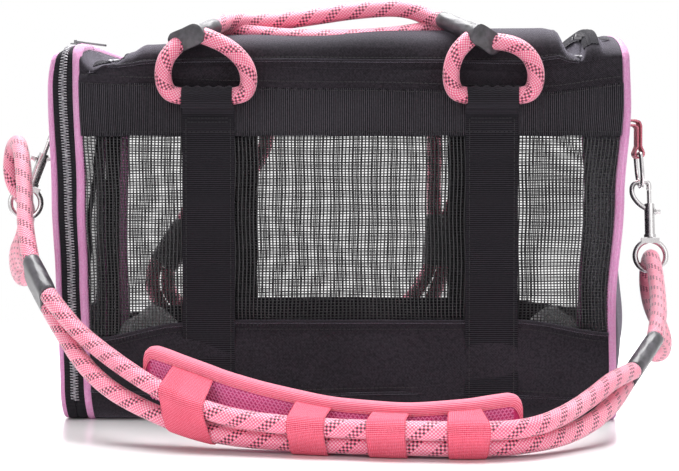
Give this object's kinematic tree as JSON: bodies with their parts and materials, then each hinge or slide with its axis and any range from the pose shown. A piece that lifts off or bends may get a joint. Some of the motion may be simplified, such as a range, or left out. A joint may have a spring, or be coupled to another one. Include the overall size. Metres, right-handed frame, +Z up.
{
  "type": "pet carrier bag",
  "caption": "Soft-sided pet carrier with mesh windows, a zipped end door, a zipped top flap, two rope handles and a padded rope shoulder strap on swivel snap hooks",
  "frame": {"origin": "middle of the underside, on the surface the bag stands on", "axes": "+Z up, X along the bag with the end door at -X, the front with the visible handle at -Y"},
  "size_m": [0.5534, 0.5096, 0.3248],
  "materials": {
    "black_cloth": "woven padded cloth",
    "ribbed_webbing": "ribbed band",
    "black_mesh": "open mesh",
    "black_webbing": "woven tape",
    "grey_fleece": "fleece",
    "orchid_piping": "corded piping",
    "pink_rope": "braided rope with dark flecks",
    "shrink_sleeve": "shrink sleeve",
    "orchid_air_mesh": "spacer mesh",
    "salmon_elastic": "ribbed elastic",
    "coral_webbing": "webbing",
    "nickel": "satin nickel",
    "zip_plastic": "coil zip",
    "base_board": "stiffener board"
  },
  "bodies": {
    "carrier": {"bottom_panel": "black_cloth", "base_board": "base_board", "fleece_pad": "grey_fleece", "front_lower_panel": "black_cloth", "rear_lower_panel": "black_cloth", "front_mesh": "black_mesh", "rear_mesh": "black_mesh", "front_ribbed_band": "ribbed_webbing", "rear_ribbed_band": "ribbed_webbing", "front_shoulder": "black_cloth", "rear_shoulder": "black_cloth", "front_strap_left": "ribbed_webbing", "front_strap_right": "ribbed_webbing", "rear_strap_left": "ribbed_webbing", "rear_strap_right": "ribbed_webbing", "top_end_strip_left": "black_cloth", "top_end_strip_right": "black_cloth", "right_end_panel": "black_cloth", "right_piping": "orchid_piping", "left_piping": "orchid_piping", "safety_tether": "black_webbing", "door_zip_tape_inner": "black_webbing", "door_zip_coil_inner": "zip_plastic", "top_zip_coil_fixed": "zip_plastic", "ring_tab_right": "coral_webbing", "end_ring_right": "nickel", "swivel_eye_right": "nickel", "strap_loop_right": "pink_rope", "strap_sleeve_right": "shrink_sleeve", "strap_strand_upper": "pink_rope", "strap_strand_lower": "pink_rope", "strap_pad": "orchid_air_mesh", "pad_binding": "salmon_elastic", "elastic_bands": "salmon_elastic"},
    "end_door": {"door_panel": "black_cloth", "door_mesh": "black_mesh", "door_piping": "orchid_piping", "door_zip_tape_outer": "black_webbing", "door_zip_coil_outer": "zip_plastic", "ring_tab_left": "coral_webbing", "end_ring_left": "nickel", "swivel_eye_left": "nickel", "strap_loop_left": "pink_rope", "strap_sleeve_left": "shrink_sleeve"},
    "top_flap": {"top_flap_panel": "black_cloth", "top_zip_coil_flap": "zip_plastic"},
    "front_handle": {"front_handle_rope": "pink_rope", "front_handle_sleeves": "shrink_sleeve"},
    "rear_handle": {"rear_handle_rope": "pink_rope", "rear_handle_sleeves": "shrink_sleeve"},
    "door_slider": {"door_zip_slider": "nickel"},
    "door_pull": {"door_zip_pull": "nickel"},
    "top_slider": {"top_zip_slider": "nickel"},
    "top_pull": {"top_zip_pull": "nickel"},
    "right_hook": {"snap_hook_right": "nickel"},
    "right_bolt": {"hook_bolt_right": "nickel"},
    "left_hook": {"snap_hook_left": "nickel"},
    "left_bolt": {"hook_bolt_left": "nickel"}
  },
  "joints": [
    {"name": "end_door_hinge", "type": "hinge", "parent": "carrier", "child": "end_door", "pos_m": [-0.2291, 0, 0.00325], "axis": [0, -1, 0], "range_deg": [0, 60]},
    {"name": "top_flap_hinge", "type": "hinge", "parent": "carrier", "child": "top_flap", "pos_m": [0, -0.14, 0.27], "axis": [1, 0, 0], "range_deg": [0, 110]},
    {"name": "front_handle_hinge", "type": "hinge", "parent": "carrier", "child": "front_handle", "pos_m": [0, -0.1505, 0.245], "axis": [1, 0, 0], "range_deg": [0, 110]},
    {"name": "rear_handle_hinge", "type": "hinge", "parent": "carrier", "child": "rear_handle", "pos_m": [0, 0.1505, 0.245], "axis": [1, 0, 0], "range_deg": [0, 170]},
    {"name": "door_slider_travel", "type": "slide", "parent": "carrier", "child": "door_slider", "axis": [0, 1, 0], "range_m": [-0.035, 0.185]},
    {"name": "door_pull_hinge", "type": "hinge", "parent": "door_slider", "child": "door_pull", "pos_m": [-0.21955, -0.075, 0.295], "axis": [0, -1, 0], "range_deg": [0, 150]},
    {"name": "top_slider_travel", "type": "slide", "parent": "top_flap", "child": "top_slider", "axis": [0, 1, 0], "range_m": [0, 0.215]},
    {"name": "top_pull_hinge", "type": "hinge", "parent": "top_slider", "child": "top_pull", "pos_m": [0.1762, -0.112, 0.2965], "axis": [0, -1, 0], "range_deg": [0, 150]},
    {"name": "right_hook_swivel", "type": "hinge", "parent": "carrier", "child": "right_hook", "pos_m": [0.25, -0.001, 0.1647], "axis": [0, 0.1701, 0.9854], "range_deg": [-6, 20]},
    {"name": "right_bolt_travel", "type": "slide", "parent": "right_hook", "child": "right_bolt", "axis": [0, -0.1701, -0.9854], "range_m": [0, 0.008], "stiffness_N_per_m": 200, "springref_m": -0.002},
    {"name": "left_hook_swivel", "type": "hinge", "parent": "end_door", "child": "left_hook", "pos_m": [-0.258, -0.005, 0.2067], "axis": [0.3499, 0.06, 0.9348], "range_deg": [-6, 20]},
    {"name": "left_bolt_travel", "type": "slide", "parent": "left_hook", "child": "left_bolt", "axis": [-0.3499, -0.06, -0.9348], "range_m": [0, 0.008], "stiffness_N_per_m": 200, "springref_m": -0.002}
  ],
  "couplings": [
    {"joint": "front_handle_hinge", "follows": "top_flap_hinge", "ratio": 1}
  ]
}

┄┄┄┄┄┄┄┄┄┄┄┄┄┄┄┄┄┄┄┄

Lines of the listing that contain the word "materials" are to be counted; report only their number.

» Task solution
2